* Begin DATASET EXTRACT *
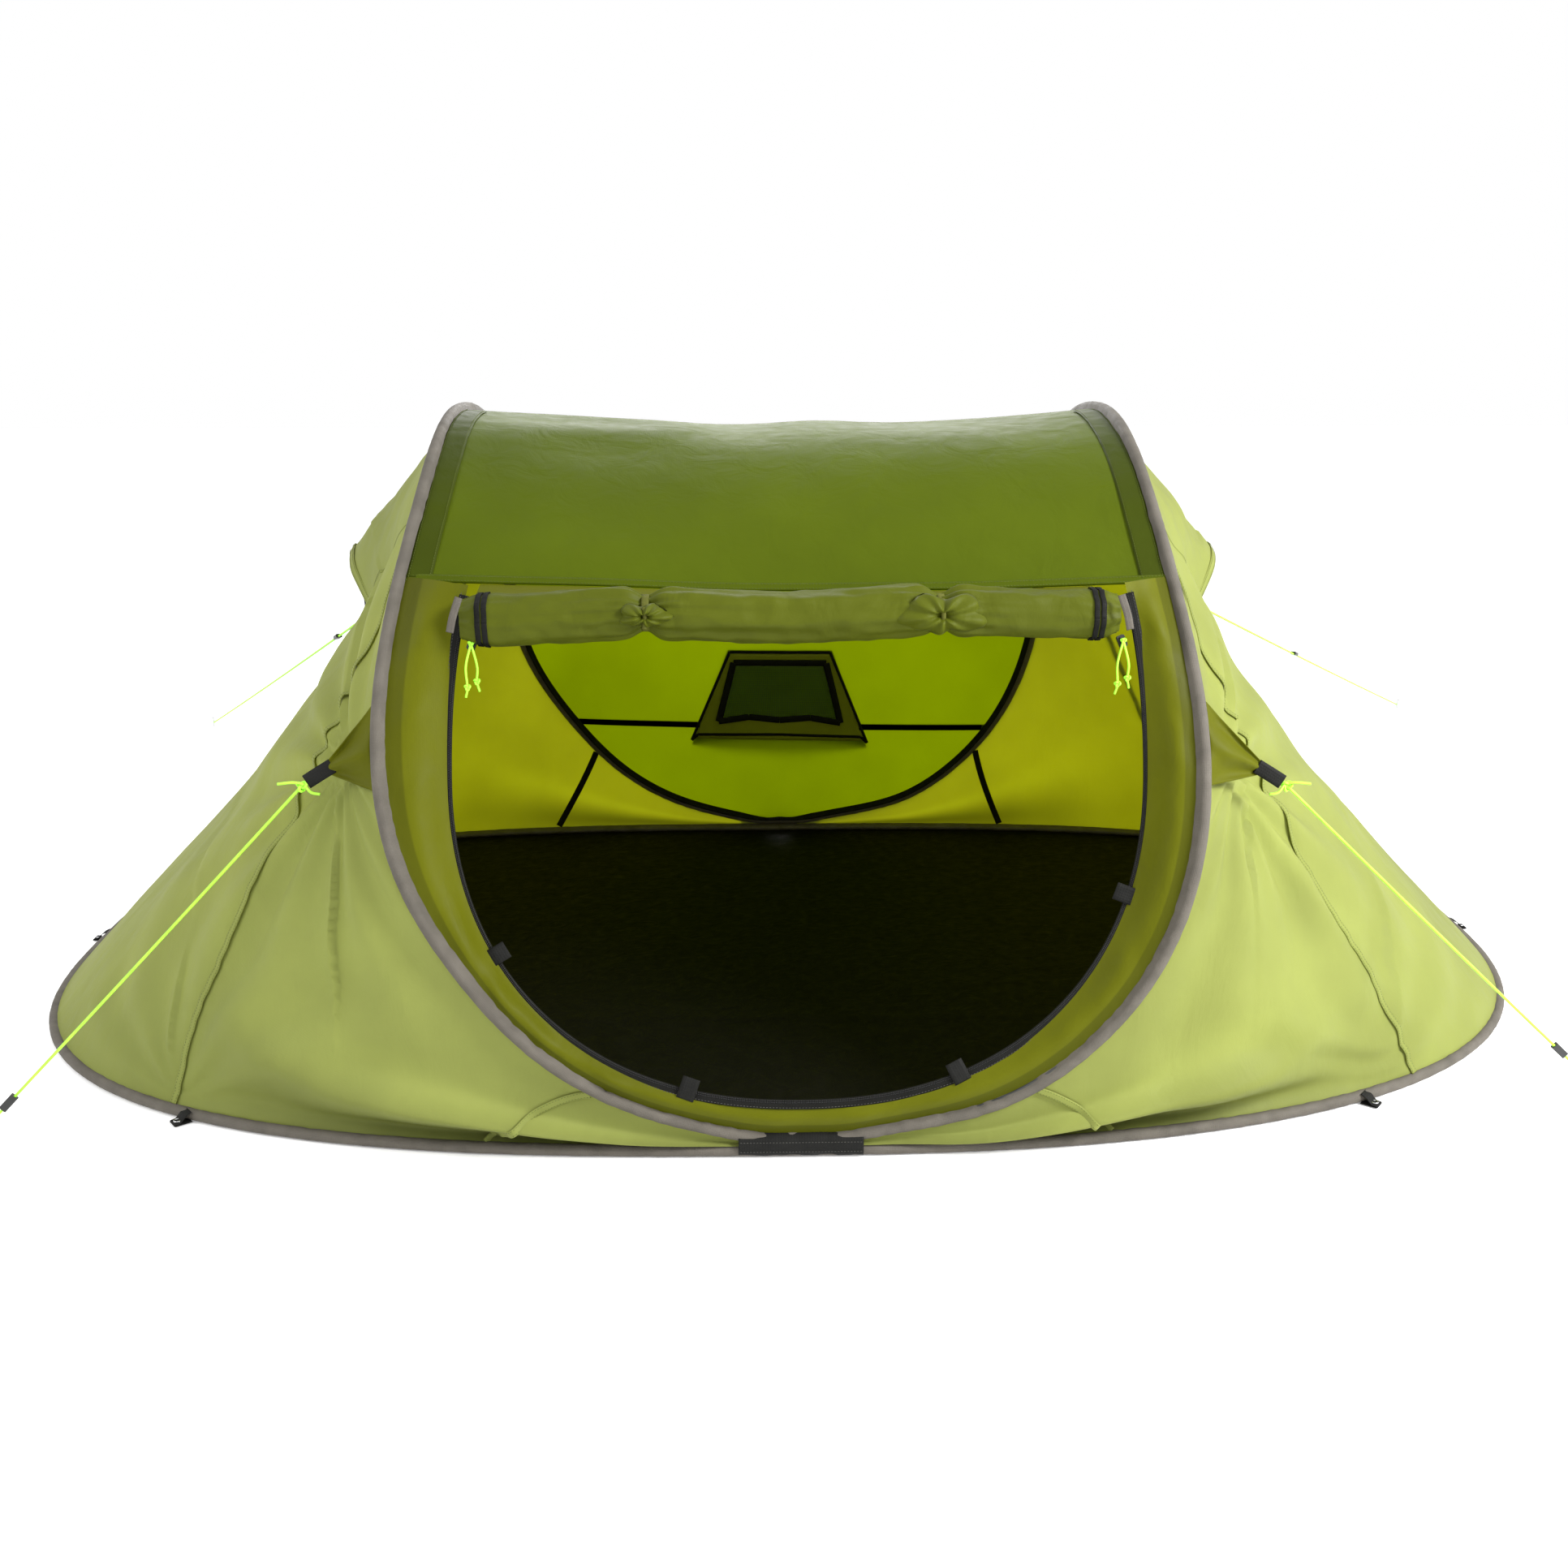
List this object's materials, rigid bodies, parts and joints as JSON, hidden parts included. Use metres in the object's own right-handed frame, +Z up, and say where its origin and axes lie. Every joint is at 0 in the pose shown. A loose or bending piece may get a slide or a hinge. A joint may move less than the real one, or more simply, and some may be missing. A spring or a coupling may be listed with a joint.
{
  "type": "pop up tent",
  "caption": "Wide pop up tent on a closed hoop and a ground ring, with its door rolled up, vent hoods and pegged guy lines.",
  "frame": {"origin": "middle of the tent's footprint, on the ground", "axes": "+X to the right seen from the door, +Y from the door to the rear, +Z up"},
  "size_m": [3.4017, 2.5717, 0.9632],
  "materials": {
    "canopy_cloth_light": "coated polyester, soft sheen",
    "canopy_cloth_dark": "coated polyester, soft sheen",
    "sleeve": "grey binding",
    "rod": "glass fibre rod",
    "groundsheet": "black coated sheet",
    "mesh": "black mosquito net",
    "webbing": "black webbing",
    "zip_tape": "black woven zip tape",
    "zip_metal": "nickel",
    "rope": "bright braided cord",
    "black_plastic": "moulded",
    "steel": "plain wire"
  },
  "bodies": {
    "tent": {"hoop_rod_left": "rod", "hoop_sleeve_left": "sleeve", "ring_rod_left": "rod", "ring_sleeve_left": "sleeve", "side_front_gore_left": "canopy_cloth_light", "side_middle_panel_left": "canopy_cloth_light", "side_rear_gore_left": "canopy_cloth_light", "side_vent_hood_left": "canopy_cloth_light", "side_vent_mesh_left": "mesh", "guy_gusset_left": "canopy_cloth_dark", "guy_tab_left": "webbing", "door_tie_left": "webbing", "guy_rope_front_left": "rope", "peg_front_left": "steel", "guy_rope_rear_left": "rope", "peg_rear_left": "steel", "hoop_rod_right": "rod", "hoop_sleeve_right": "sleeve", "ring_rod_right": "rod", "ring_sleeve_right": "sleeve", "side_front_gore_right": "canopy_cloth_light", "side_middle_panel_right": "canopy_cloth_light", "side_rear_gore_right": "canopy_cloth_light", "side_vent_hood_right": "canopy_cloth_light", "side_vent_mesh_right": "mesh", "guy_gusset_right": "canopy_cloth_dark", "guy_tab_right": "webbing", "door_tie_right": "webbing", "guy_rope_front_right": "rope", "peg_front_right": "steel", "guy_rope_rear_right": "rope", "peg_rear_right": "steel", "roof_front_panel": "canopy_cloth_dark", "rear_upper_panel": "canopy_cloth_dark", "rear_lower_panel": "canopy_cloth_light", "door_surround": "canopy_cloth_dark", "door_zip_tape": "zip_tape", "groundsheet": "groundsheet", "rolled_door": "canopy_cloth_dark", "rolled_door_zip_tapes": "zip_tape", "door_edge_tabs": "webbing", "rear_vent_hood": "canopy_cloth_dark", "rear_vent_mesh": "mesh", "rear_seam_tape": "webbing", "peg_loops_front": "webbing", "peg_loops_side": "webbing", "peg_loops_rear": "webbing", "rod_ferrules": "steel", "foot_patches": "webbing"},
    "slider_left": {"zip_slider_left": "zip_metal"},
    "cord_left": {"zip_pull_cord_left": "rope"},
    "strut_left": {"side_vent_strut_left": "black_plastic"},
    "slider_right": {"zip_slider_right": "zip_metal"},
    "cord_right": {"zip_pull_cord_right": "rope"},
    "strut_right": {"side_vent_strut_right": "black_plastic"},
    "strut_rear": {"rear_vent_strut": "black_plastic"},
    "runner_front_left": {"guy_runner_front_left": "black_plastic"},
    "runner_front_right": {"guy_runner_front_right": "black_plastic"},
    "runner_rear_left": {"guy_runner_rear_left": "black_plastic"},
    "runner_rear_right": {"guy_runner_rear_right": "black_plastic"}
  },
  "joints": [
    {"name": "zip_left", "type": "hinge", "parent": "tent", "child": "slider_left", "pos_m": [0, -0.6, 0.512], "axis": [0, -0.9613, 0.2756], "range_deg": [0, 80]},
    {"name": "pull_swing_left", "type": "hinge", "parent": "slider_left", "child": "cord_left", "pos_m": [-0.43637, -0.56627, 0.68114], "axis": [1, 0, 0], "range_deg": [-90, 0]},
    {"name": "zip_right", "type": "hinge", "parent": "tent", "child": "slider_right", "pos_m": [0, -0.6, 0.512], "axis": [0, -0.9613, 0.2756], "range_deg": [-80, 0]},
    {"name": "pull_swing_right", "type": "hinge", "parent": "slider_right", "child": "cord_right", "pos_m": [0.43637, -0.56627, 0.68114], "axis": [1, 0, 0], "range_deg": [-90, 0]},
    {"name": "vent_fold_left", "type": "hinge", "parent": "tent", "child": "strut_left", "pos_m": [-0.72443, 0.0734, 0.61206], "axis": [0, 1, 0], "range_deg": [0, 24]},
    {"name": "vent_fold_right", "type": "hinge", "parent": "tent", "child": "strut_right", "pos_m": [0.70921, 0.06635, 0.61206], "axis": [0, -1, 0], "range_deg": [0, 24]},
    {"name": "vent_fold_rear", "type": "hinge", "parent": "tent", "child": "strut_rear", "pos_m": [0, 0.69888, 0.222], "axis": [1, 0, 0], "range_deg": [-50, 0]},
    {"name": "runner_slide_front_left", "type": "slide", "parent": "tent", "child": "runner_front_left", "axis": [-0.6936, -0.094, -0.7142], "range_m": [-0.552, 0.023]},
    {"name": "runner_slide_front_right", "type": "slide", "parent": "tent", "child": "runner_front_right", "axis": [0.7314, 0.0893, -0.6761], "range_m": [-0.575, 0.026]},
    {"name": "runner_slide_rear_left", "type": "slide", "parent": "tent", "child": "runner_rear_left", "axis": [-0.4262, 0.8523, -0.3033], "range_m": [-0.113, 1.705]},
    {"name": "runner_slide_rear_right", "type": "slide", "parent": "tent", "child": "runner_rear_right", "axis": [0.5075, 0.8158, -0.2773], "range_m": [-0.686, 1.372]}
  ]
}
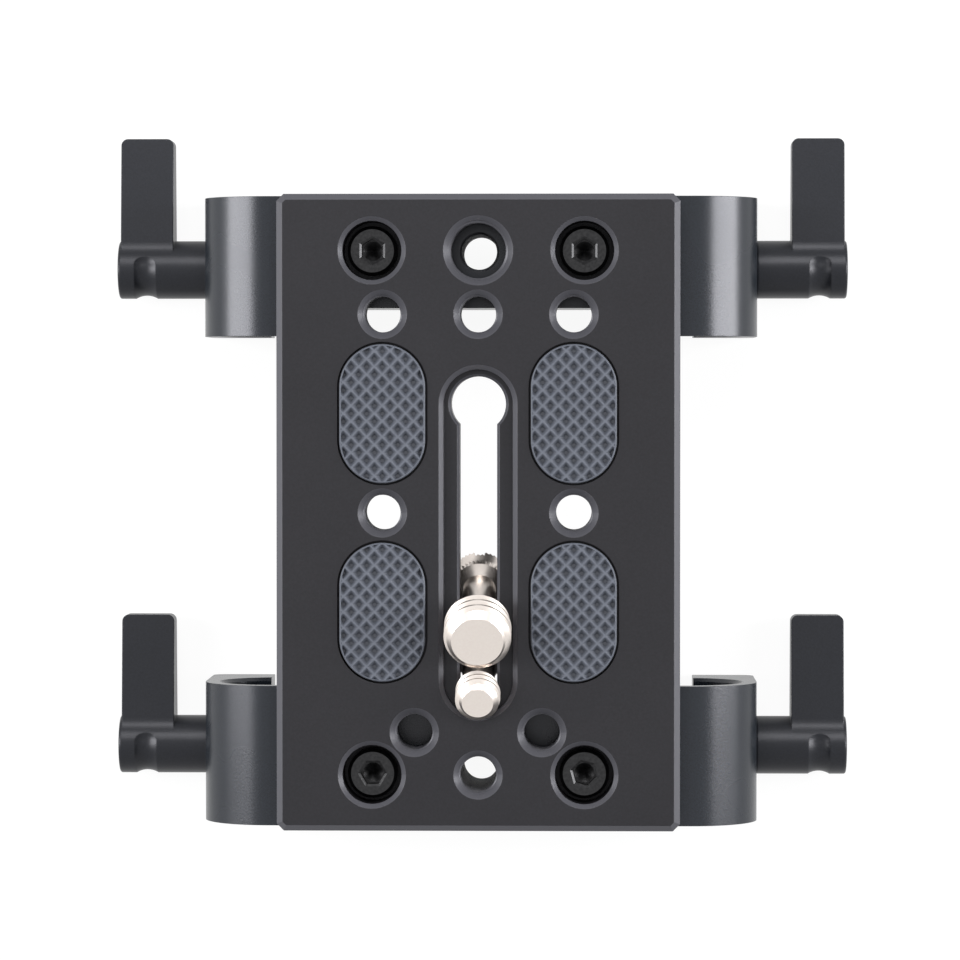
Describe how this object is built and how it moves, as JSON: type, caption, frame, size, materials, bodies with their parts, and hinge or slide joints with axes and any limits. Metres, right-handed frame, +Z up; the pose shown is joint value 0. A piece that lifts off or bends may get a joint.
* End DATASET EXTRACT *
#### [AIM OF THE EXERCISE]
Copy each record from above without leaving any out.

#### [REPLY]
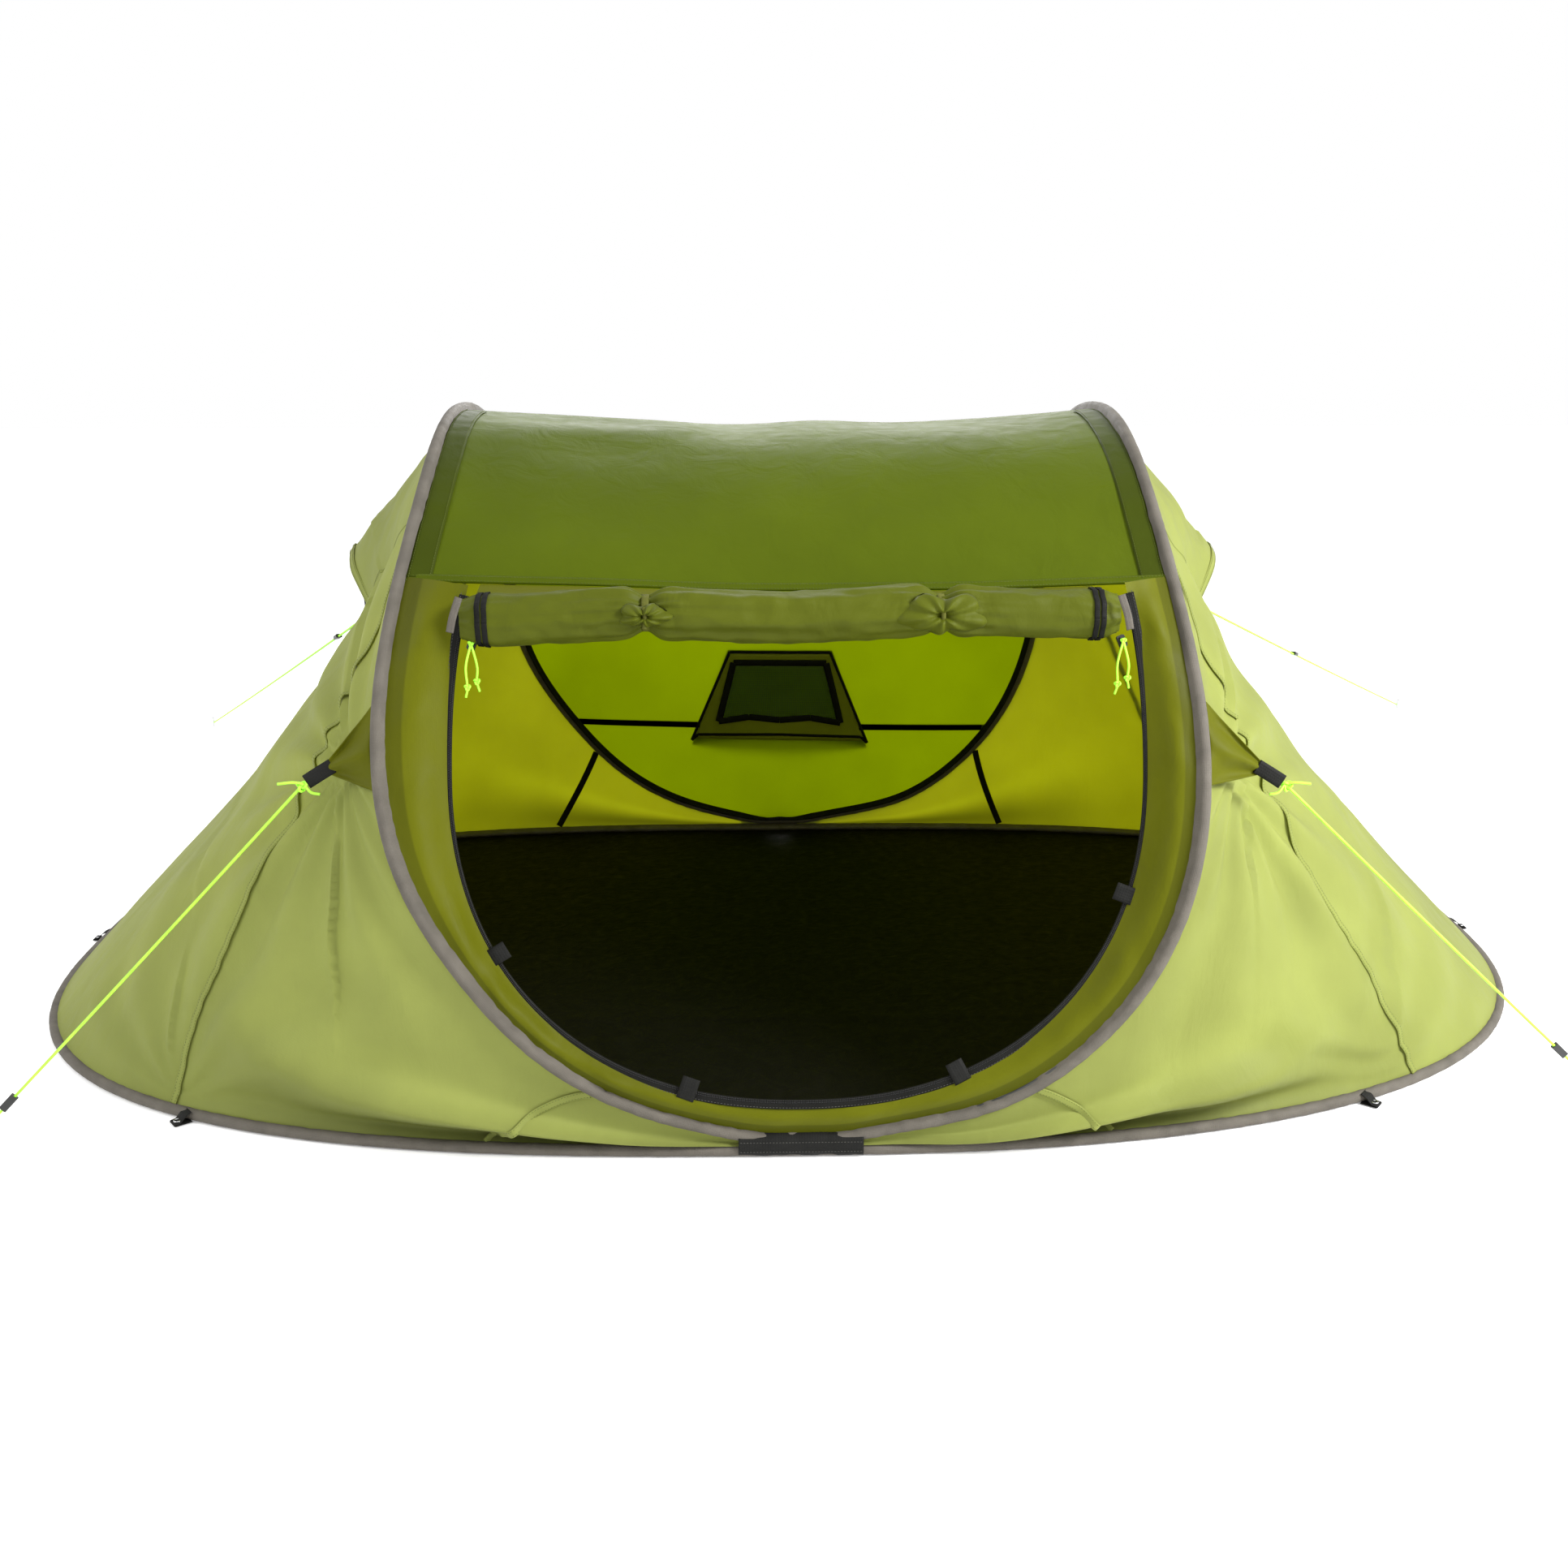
List this object's materials, rigid bodies, parts and joints as JSON, hidden parts included. Use metres in the object's own right-handed frame, +Z up, and say where its origin and axes lie. Every joint is at 0 in the pose shown. A loose or bending piece may get a slide or a hinge. A joint may move less than the real one, or more simply, and some may be missing. A spring or a coupling may be listed with a joint.
{
  "type": "pop up tent",
  "caption": "Wide pop up tent on a closed hoop and a ground ring, with its door rolled up, vent hoods and pegged guy lines.",
  "frame": {"origin": "middle of the tent's footprint, on the ground", "axes": "+X to the right seen from the door, +Y from the door to the rear, +Z up"},
  "size_m": [3.4017, 2.5717, 0.9632],
  "materials": {
    "canopy_cloth_light": "coated polyester, soft sheen",
    "canopy_cloth_dark": "coated polyester, soft sheen",
    "sleeve": "grey binding",
    "rod": "glass fibre rod",
    "groundsheet": "black coated sheet",
    "mesh": "black mosquito net",
    "webbing": "black webbing",
    "zip_tape": "black woven zip tape",
    "zip_metal": "nickel",
    "rope": "bright braided cord",
    "black_plastic": "moulded",
    "steel": "plain wire"
  },
  "bodies": {
    "tent": {"hoop_rod_left": "rod", "hoop_sleeve_left": "sleeve", "ring_rod_left": "rod", "ring_sleeve_left": "sleeve", "side_front_gore_left": "canopy_cloth_light", "side_middle_panel_left": "canopy_cloth_light", "side_rear_gore_left": "canopy_cloth_light", "side_vent_hood_left": "canopy_cloth_light", "side_vent_mesh_left": "mesh", "guy_gusset_left": "canopy_cloth_dark", "guy_tab_left": "webbing", "door_tie_left": "webbing", "guy_rope_front_left": "rope", "peg_front_left": "steel", "guy_rope_rear_left": "rope", "peg_rear_left": "steel", "hoop_rod_right": "rod", "hoop_sleeve_right": "sleeve", "ring_rod_right": "rod", "ring_sleeve_right": "sleeve", "side_front_gore_right": "canopy_cloth_light", "side_middle_panel_right": "canopy_cloth_light", "side_rear_gore_right": "canopy_cloth_light", "side_vent_hood_right": "canopy_cloth_light", "side_vent_mesh_right": "mesh", "guy_gusset_right": "canopy_cloth_dark", "guy_tab_right": "webbing", "door_tie_right": "webbing", "guy_rope_front_right": "rope", "peg_front_right": "steel", "guy_rope_rear_right": "rope", "peg_rear_right": "steel", "roof_front_panel": "canopy_cloth_dark", "rear_upper_panel": "canopy_cloth_dark", "rear_lower_panel": "canopy_cloth_light", "door_surround": "canopy_cloth_dark", "door_zip_tape": "zip_tape", "groundsheet": "groundsheet", "rolled_door": "canopy_cloth_dark", "rolled_door_zip_tapes": "zip_tape", "door_edge_tabs": "webbing", "rear_vent_hood": "canopy_cloth_dark", "rear_vent_mesh": "mesh", "rear_seam_tape": "webbing", "peg_loops_front": "webbing", "peg_loops_side": "webbing", "peg_loops_rear": "webbing", "rod_ferrules": "steel", "foot_patches": "webbing"},
    "slider_left": {"zip_slider_left": "zip_metal"},
    "cord_left": {"zip_pull_cord_left": "rope"},
    "strut_left": {"side_vent_strut_left": "black_plastic"},
    "slider_right": {"zip_slider_right": "zip_metal"},
    "cord_right": {"zip_pull_cord_right": "rope"},
    "strut_right": {"side_vent_strut_right": "black_plastic"},
    "strut_rear": {"rear_vent_strut": "black_plastic"},
    "runner_front_left": {"guy_runner_front_left": "black_plastic"},
    "runner_front_right": {"guy_runner_front_right": "black_plastic"},
    "runner_rear_left": {"guy_runner_rear_left": "black_plastic"},
    "runner_rear_right": {"guy_runner_rear_right": "black_plastic"}
  },
  "joints": [
    {"name": "zip_left", "type": "hinge", "parent": "tent", "child": "slider_left", "pos_m": [0, -0.6, 0.512], "axis": [0, -0.9613, 0.2756], "range_deg": [0, 80]},
    {"name": "pull_swing_left", "type": "hinge", "parent": "slider_left", "child": "cord_left", "pos_m": [-0.43637, -0.56627, 0.68114], "axis": [1, 0, 0], "range_deg": [-90, 0]},
    {"name": "zip_right", "type": "hinge", "parent": "tent", "child": "slider_right", "pos_m": [0, -0.6, 0.512], "axis": [0, -0.9613, 0.2756], "range_deg": [-80, 0]},
    {"name": "pull_swing_right", "type": "hinge", "parent": "slider_right", "child": "cord_right", "pos_m": [0.43637, -0.56627, 0.68114], "axis": [1, 0, 0], "range_deg": [-90, 0]},
    {"name": "vent_fold_left", "type": "hinge", "parent": "tent", "child": "strut_left", "pos_m": [-0.72443, 0.0734, 0.61206], "axis": [0, 1, 0], "range_deg": [0, 24]},
    {"name": "vent_fold_right", "type": "hinge", "parent": "tent", "child": "strut_right", "pos_m": [0.70921, 0.06635, 0.61206], "axis": [0, -1, 0], "range_deg": [0, 24]},
    {"name": "vent_fold_rear", "type": "hinge", "parent": "tent", "child": "strut_rear", "pos_m": [0, 0.69888, 0.222], "axis": [1, 0, 0], "range_deg": [-50, 0]},
    {"name": "runner_slide_front_left", "type": "slide", "parent": "tent", "child": "runner_front_left", "axis": [-0.6936, -0.094, -0.7142], "range_m": [-0.552, 0.023]},
    {"name": "runner_slide_front_right", "type": "slide", "parent": "tent", "child": "runner_front_right", "axis": [0.7314, 0.0893, -0.6761], "range_m": [-0.575, 0.026]},
    {"name": "runner_slide_rear_left", "type": "slide", "parent": "tent", "child": "runner_rear_left", "axis": [-0.4262, 0.8523, -0.3033], "range_m": [-0.113, 1.705]},
    {"name": "runner_slide_rear_right", "type": "slide", "parent": "tent", "child": "runner_rear_right", "axis": [0.5075, 0.8158, -0.2773], "range_m": [-0.686, 1.372]}
  ]
}
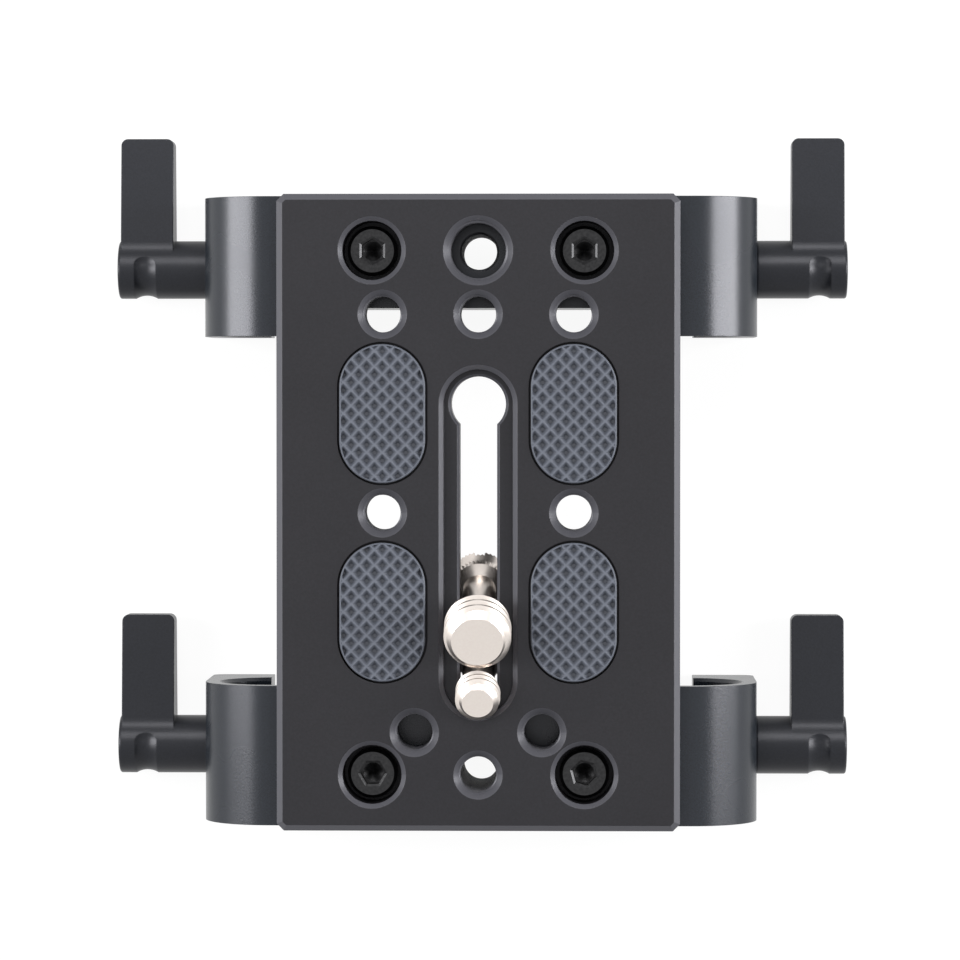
Describe how this object is built and how it moves, as JSON: type, caption, frame, size, materials, bodies with their parts, and hinge or slide joints with axes and any limits. Metres, right-handed frame, +Z up; the pose shown is joint value 0. A piece that lifts off or bends may get a joint.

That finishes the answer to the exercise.